The enigmatic allure of the title track, meanwhile, sees Burrows at his most achingly reflective. “I always feel like I’m in dramatic situations,” he says. “And whether that’s with Razorlight, or my family, I think I’ve learnt recently that I thrive on drama. That it’s not everyone else – it’s me! That song is just an outpouring of emotions. Although all the songs on this record are…” They’re not always executed quite as delicately, however. Whilst the string swells and hazy, percussive march of Company, the bittersweet Lennon-esque Somebody Calls Your Name and the atmospheric dreaminess of Stars are delivered with a charming restraint, the incessant pound of Shaking comes across like peak-era Supergrass.

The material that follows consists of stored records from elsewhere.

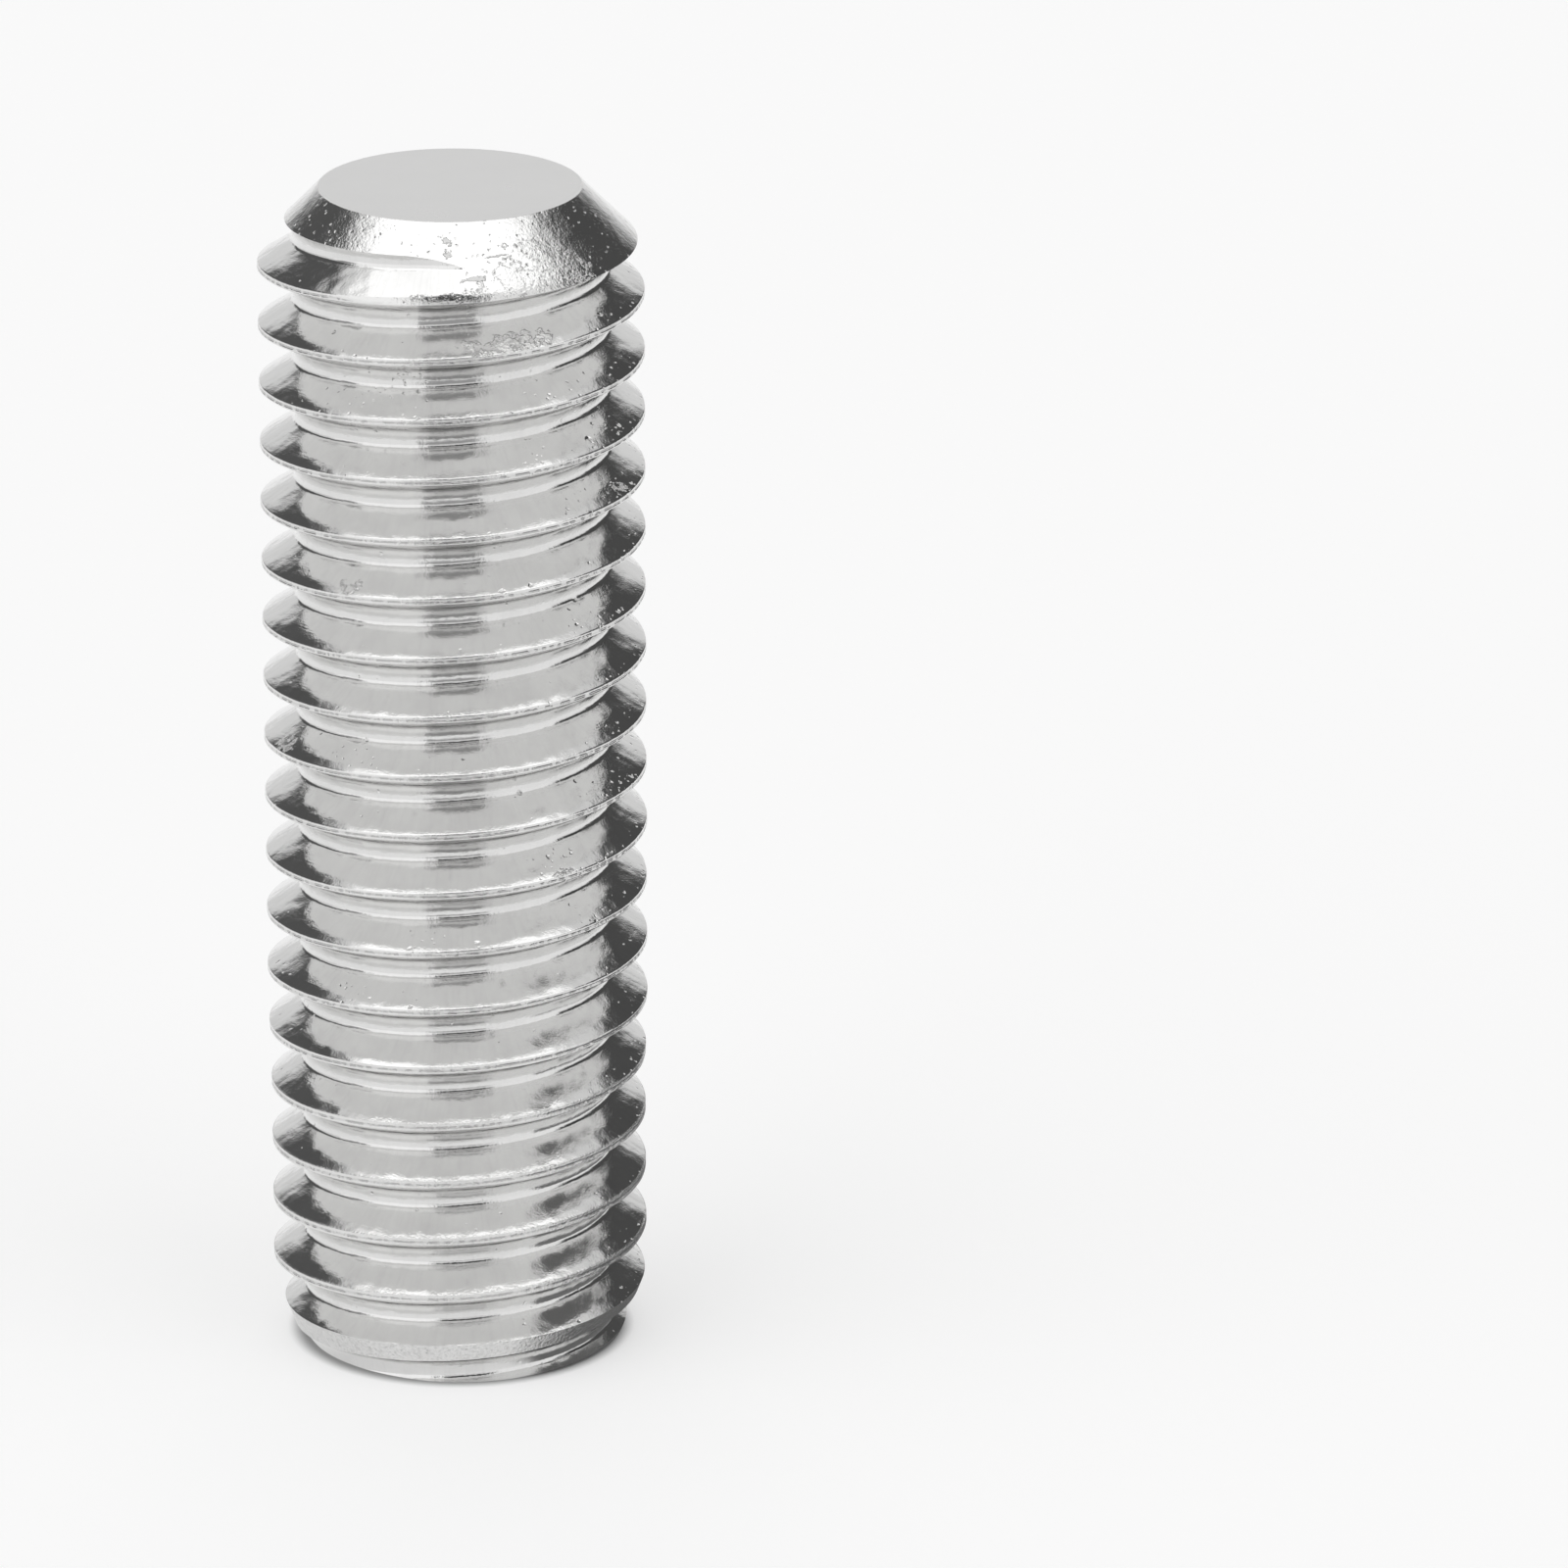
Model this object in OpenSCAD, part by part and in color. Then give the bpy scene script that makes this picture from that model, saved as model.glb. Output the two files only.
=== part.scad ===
// Grub set screw: headless, threaded over its whole length, flat point,
// with a hexagon socket in the other end. It stands on its socket end,
// with the axis on Z and the flat point up. All sizes in millimetres.

/* [Body] */
// Length over both ends
screw_length = 24.6; // [12:0.1:60]
// Diameter over the thread crests
crest_d = 7.82; // [7.6:0.02:8.2]
// Diameter of the flat on the point
point_d = 5.33; // [4:0.01:6.2]
// Angle between the point's cone and the axis
point_angle = 45; // [35:1:60]
// Radius that rounds the point's cone into the crests
shoulder_radius = 0.4; // [0.1:0.05:0.6]
// Diameter of the flat rim around the socket
rim_d = 6.7; // [6.2:0.05:7.2]
// Angle between the lead cone at the socket end and the axis
lead_angle = 21; // [15:1:45]

/* [Thread] */
// Height that one turn of the thread climbs
pitch = 1.25; // [1.2:0.01:1.5]
// Diameter at the bottom of the groove
root_d = 6.34; // [6.2:0.02:6.8]
// Angle between the two flanks of the groove
flank_angle = 60; // [52:1:62]
// Radius of the rounded groove bottom
root_radius = 0.24; // [0.1:0.01:0.28]
// Direction in which the groove leaves the socket end, from the X axis
thread_start = 210; // [0:5:355]

/* [Socket] */
// Width of the hexagon across its flats
socket_af = 4; // [3:0.1:4.6]
// Depth of the hexagon below the rim
socket_depth = 6; // [3:0.1:8]
// Diameter of the countersink in the socket's mouth
countersink_d = 5.5; // [5.4:0.05:6]
// Full angle of the countersink
countersink_angle = 120; // [90:5:130]

/* [Hidden] */
$fn = 96;

crest_r = crest_d / 2;
root_r = root_d / 2;
half_flank = flank_angle / 2;

// Height of the lead cone
lead_h = (crest_d - rim_d) / 2 / tan(lead_angle);

// The shoulder is an arc in this many chords, tangent to crests and cone
shoulder_chords = 4;
shoulder_z = screw_length - shoulder_radius * sin(point_angle)
    - (crest_r - point_d / 2 - shoulder_radius * (1 - cos(point_angle)))
    / tan(point_angle);

// The cutters reach this far past the surfaces that they cut
overcut = 0.05;

// The groove is swept in this many steps a turn, one turn past each end
steps_per_turn = 36;
groove_steps = ceil((screw_length / pitch + 2) * steps_per_turn);

// The groove bottom is an arc in this many chords, which meets each flank
// where the arc has turned by arc_end from the middle. Neighbouring turns of
// the groove never overlap: its mouth stays within half a pitch.
root_chords = 3;
arc_end = 90 - half_flank;
tangent_r = root_r + root_radius * (1 - cos(arc_end));
tangent_z = root_radius * sin(arc_end);
mouth_r = crest_r + overcut;
mouth_z = min(tangent_z + (mouth_r - tangent_r) * tan(half_flank), 0.49 * pitch);

// Section of the groove as [radius, height], from the lower lip to the upper
groove_section = concat(
    [[mouth_r, -mouth_z]],
    [for (i = [0 : root_chords])
        let (turn = arc_end * (2 * i / root_chords - 1))
        [root_r + root_radius * (1 - cos(turn)), root_radius * sin(turn)]],
    [[mouth_r, mouth_z]]
);

// Solid of revolution that the thread and the socket are cut into
module blank() {
    rotate_extrude()
        polygon(concat(
            [[0, 0], [rim_d / 2, 0], [crest_r, lead_h]],
            [for (i = [0 : shoulder_chords])
                let (tilt = point_angle * i / shoulder_chords)
                [
                    crest_r - shoulder_radius * (1 - cos(tilt)),
                    shoulder_z + shoulder_radius * sin(tilt)
                ]],
            [[point_d / 2, screw_length], [0, screw_length]]
        ));
}

// Right-handed helical cutter with the groove's section. Both its ends lie
// outside the blank, so the thread runs out over the cones.
module thread_groove() {
    n = len(groove_section);
    points = [
        for (step = [0 : groove_steps], p = groove_section)
            let (
                angle = thread_start + 360 * step / steps_per_turn,
                climb = pitch * (step / steps_per_turn - 1)
            )
            [p[0] * cos(angle), p[0] * sin(angle), p[1] + climb]
    ];
    sides = [
        for (step = [0 : groove_steps - 1], i = [0 : n - 1])
            let (
                a = step * n + i,
                b = step * n + (i + 1) % n
            )
            each [[a, b + n, b], [a, a + n, b + n]]
    ];
    first_end = [for (i = [0 : n - 1]) i];
    last_end = [for (i = [n - 1 : -1 : 0]) groove_steps * n + i];
    polyhedron(points, concat(sides, [first_end, last_end]));
}

// Hexagon with a flat floor, and the round countersink in its mouth
module hex_socket() {
    translate([0, 0, -overcut])
        cylinder(h = socket_depth + overcut, d = socket_af / cos(30), $fn = 6);
    cone_d = countersink_d + 2 * overcut * tan(countersink_angle / 2);
    translate([0, 0, -overcut])
        cylinder(h = cone_d / 2 / tan(countersink_angle / 2),
                 d1 = cone_d, d2 = 0);
}

module grub_screw() {
    color("silver")
        difference() {
            blank();
            thread_groove();
            hex_socket();
        }
}

grub_screw();
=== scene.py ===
"""Grub set screw, standing on its socket end, in a small white studio."""
import math

import bpy
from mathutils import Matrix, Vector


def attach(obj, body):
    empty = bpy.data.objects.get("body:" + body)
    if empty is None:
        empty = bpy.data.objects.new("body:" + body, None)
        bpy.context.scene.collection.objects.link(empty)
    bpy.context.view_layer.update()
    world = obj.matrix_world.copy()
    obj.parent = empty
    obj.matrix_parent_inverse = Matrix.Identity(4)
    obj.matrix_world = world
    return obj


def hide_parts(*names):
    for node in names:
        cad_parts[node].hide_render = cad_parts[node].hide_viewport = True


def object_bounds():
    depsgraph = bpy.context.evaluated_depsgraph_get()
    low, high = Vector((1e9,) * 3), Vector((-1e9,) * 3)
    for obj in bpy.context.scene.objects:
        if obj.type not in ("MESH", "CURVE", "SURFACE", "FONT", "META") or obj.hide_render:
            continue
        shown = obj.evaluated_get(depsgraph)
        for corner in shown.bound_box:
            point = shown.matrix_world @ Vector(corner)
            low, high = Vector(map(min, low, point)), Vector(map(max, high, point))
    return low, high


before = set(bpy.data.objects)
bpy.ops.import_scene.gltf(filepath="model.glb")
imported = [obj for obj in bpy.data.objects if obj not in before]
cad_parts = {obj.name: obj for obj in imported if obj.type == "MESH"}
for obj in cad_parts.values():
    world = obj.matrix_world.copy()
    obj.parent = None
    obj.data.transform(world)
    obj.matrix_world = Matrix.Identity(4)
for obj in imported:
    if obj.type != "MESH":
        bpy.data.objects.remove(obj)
cad_low, cad_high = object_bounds()

MM = 0.001
DEGREE = math.pi / 180

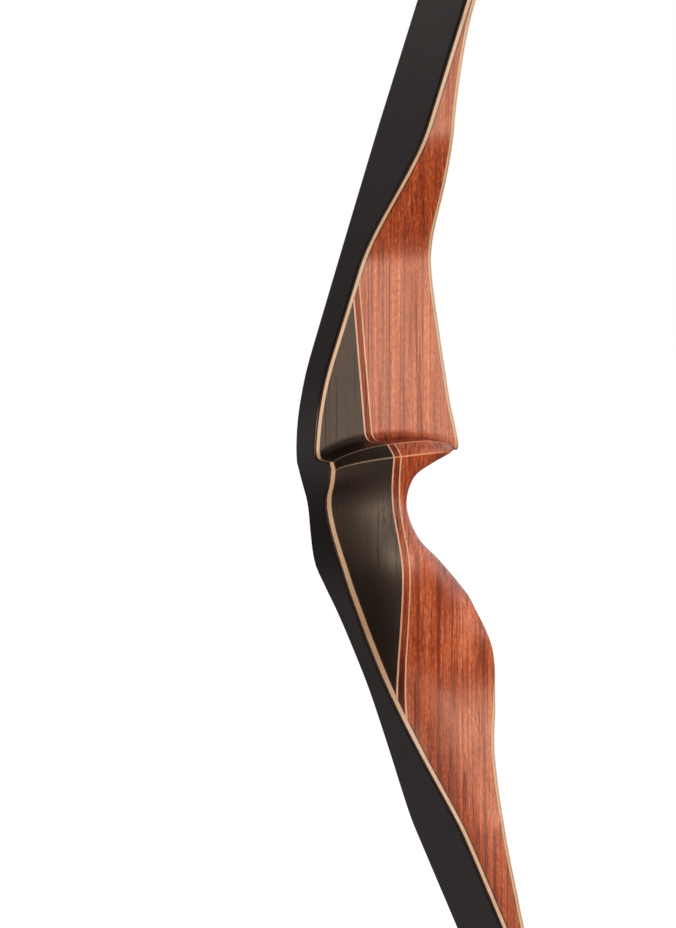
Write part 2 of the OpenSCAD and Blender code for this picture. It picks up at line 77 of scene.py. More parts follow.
CROWN_X, GRIP_BELLY_X, FEATHER_LEN, FEATHER = -3.0, 37.8, 28.0, 0.1
LIMB_Z, TURN_LEN, OVERLAY_FEATHER, OVERLAY_CROWN = 285.0, 60.0, 20.0, 0.45
GROOVE_HALF, TIP_ROUND, TIP_CURVE = 3.4, 6.0, 0.91
WARP_FROM, WARP_TO, FLARE_LEAST, SQUARE_FROM = 4.0, 62.0, 12.0, 6.0
FIT, EPS = 0.1, 0.001


def clamp(u):
    return max(0.0, min(1.0, u))


def ease(u):
    v = clamp(u)
    return v * v * (3 - 2 * v)


def spaced(a, b, count):
    return [a + (b - a) * i / count for i in range(count + 1)]


class Line:
    """A smooth curve through the points (position, value), flat past its ends."""

    def __init__(self, points):
        self.at, self.value = zip(*points)
        last = len(points) - 1
        self.grade = []
        for i in range(last + 1):
            a, b = max(0, i - 1), min(last, i + 1)
            self.grade.append((self.value[b] - self.value[a]) / (self.at[b] - self.at[a]))

    def __call__(self, s):
        if s <= self.at[0]:
            return self.value[0]
        if s >= self.at[-1]:
            return self.value[-1]
        i = bisect_right(self.at, s) - 1
        h = self.at[i + 1] - self.at[i]
        u = (s - self.at[i]) / h
        return ((2 * u**3 - 3 * u * u + 1) * self.value[i] + (u**3 - 2 * u * u + u) * h * self.grade[i]
                + (3 * u * u - 2 * u**3) * self.value[i + 1] + (u**3 - u * u) * h * self.grade[i + 1])


# the back and the crowned shelf
SLOPE = tan(LEAN)
ARC_Z = BACK_R * sin(LEAN)
ARC_X = BACK_R * (1 - cos(LEAN))


def back_x(z):
    d = abs(z - MID_Z)
    if d < ARC_Z:
        return -GRIP_DEPTH + BACK_R - sqrt(BACK_R**2 - d * d)
    return -GRIP_DEPTH + ARC_X + (d - ARC_Z) * SLOPE


def back_lean(z):
    d = abs(z - MID_Z)
    return asin(d / BACK_R) if d < ARC_Z else LEAN


def lift(s, x):
    """Rise of the point x of a station, which near the shelf follows the shelf's crown."""
    if x < CROWN_X:
        crown, share = -DROP_BACK * ((CROWN_X - x) / (GRIP_DEPTH + CROWN_X)) ** 3, 0.6
    else:
        crown, share = -DROP_BELLY * ((x - CROWN_X) / (GRIP_BELLY_X - CROWN_X)) ** 2.2, 0.33
    heights = [WARP_FROM, CREASE_Z, SHELF_Z, COVE_TOP, WARP_TO]
    return crown * float(np.interp(s, heights, [0, share, 1, 0.9, 0]))


def at(x, s):
    return (x, s + lift(s, x))


def back_pt(s, depth):
    z = s + lift(s, back_x(s))
    return (back_x(z) + depth / cos(back_lean(z)), z)


PLANE = [-VENEER_DEPTH - 2 * VENEER - STRIP, -VENEER_DEPTH - VENEER - STRIP, -VENEER_DEPTH - VENEER,
         -VENEER_DEPTH]
CORE_0 = -GRIP_DEPTH + ARC_X - ARC_Z * SLOPE + BACK_CORE / cos(LEAN)


def plane_pt(p, s):
    z = s + lift(s, p - VENEER_SLOPE * s)
    return (p - VENEER_SLOPE * z, z)


def meet_up(p):
    """Height at which a veneer's plane meets the back core above the grip."""
    return (p - CORE_0 + MID_Z * SLOPE) / (SLOPE + VENEER_SLOPE)


def meet_down(p):
    return -(p - CORE_0 - MID_Z * SLOPE) / (SLOPE - VENEER_SLOPE)


def run_out(p, s, slack=0.0):
    return s > meet_up(p) - slack or s < meet_down(p) + slack


def core_x(s):
    return back_pt(s, BACK_CORE)[0]


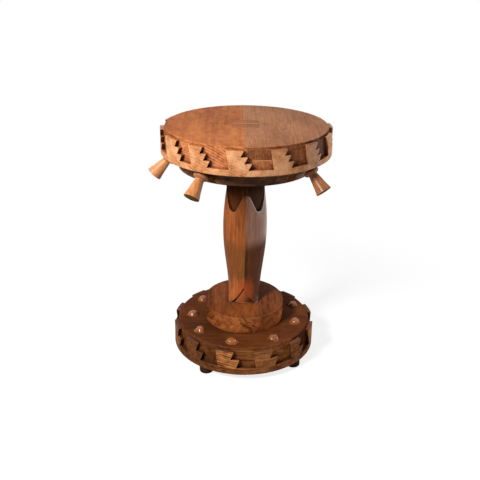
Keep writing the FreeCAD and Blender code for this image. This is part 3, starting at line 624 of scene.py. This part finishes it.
above_plinth = height - PLINTH_TOP
from_centre = {"X": trunk.toward(ARCH_ACROSS) - ARC_ACROSS, "Y": above_plinth - ARC_UP}
from_centre = trunk.node("ShaderNodeCombineXYZ", None, from_centre)
arc = trunk.vector("LENGTH", from_centre, out="Value") - ARC_RADIUS
# painted shadow: a near-black band along the undercut left side of the front arch
undercut_shadow = trunk.smooth(arc, -0.0006, 0.0001) * (1 - trunk.smooth(arc, 0.0018, 0.0042))
undercut_shadow = undercut_shadow * (1 - trunk.smooth(above_plinth, 0.036, 0.043))
undercut_shadow = undercut_shadow * (1 - trunk.smooth(rightward, 0, 0.003))
colour = trunk.blend(undercut_shadow * 0.95, colour, UNDERCUT_SHADOW)
# painted highlight: a pale line where the arch meets the plinth
foot_line = (1 - trunk.smooth(above_plinth, 0.001, 0.0025)) * trunk.smooth(arc, 0.004, 0.006)
colour = trunk.blend(foot_line * 0.6, colour, FOOT_HIGHLIGHT)
patch = trunk.distance(FRONT * 0.06 + RIGHT * 0.008 + UP * 0.18)
patch = 1 - trunk.smooth(patch + (trunk.mottle - 0.5) * 0.03, 0.014, 0.046)
colour = trunk.blend(patch * (1 - undercut_shadow) * 0.7, colour, RED_PATCH)
print(f"the plinth's top is {PLINTH_TOP * 1000:.0f} mm up")

# %% [markdown]
# A scoop is cut into the top of each face: a V with a round bottom. The lip of
# the one on the shaded side gets a pale painted highlight. The distance from a
# V's side and from its round end, taken together, draws such a line at one
# width all the way.

# %% The pale lip of a scoop
FACE_TURN, SCOOP_SPREAD = math.radians(3.4), math.radians(22)
FACE_OUT = Vector((math.cos(FACE_TURN), math.sin(FACE_TURN), 0))
FACE_ALONG = Vector((-math.sin(FACE_TURN), math.cos(FACE_TURN), 0))
SCOOP_LEVEL, SCOOP_ROUND = 0.258, 0.014
LIP_HIGHLIGHT = (0.62, 0.47, 0.38)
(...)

All are injected with Burrows’ way with an earworming hook. As he says, with a simplicity that rather underplays his third album’s achievement: “there’s 11 songs on the album. There’s some slightly rockier ones.”

Company is the sound of an artist who’s thrown the shackles off and emerged as an bewilderingly creative tour-de-force. “I want for as many people as possible to hear this,” he concludes. “Every day, I just make sure I don’t sit on my arse. I wanna be working the entire time. I don’t wanna have a day off until I’m where I wanna be. I wanna have a hit record, whether I wrote it, recorded it or drummed on it. And I’ll keep making records until everyone loves it. And then they’ll go back and dig the back catalogue.” And that, in thrilling fist-on-the-table proof, is exactly who Andy Burrows is.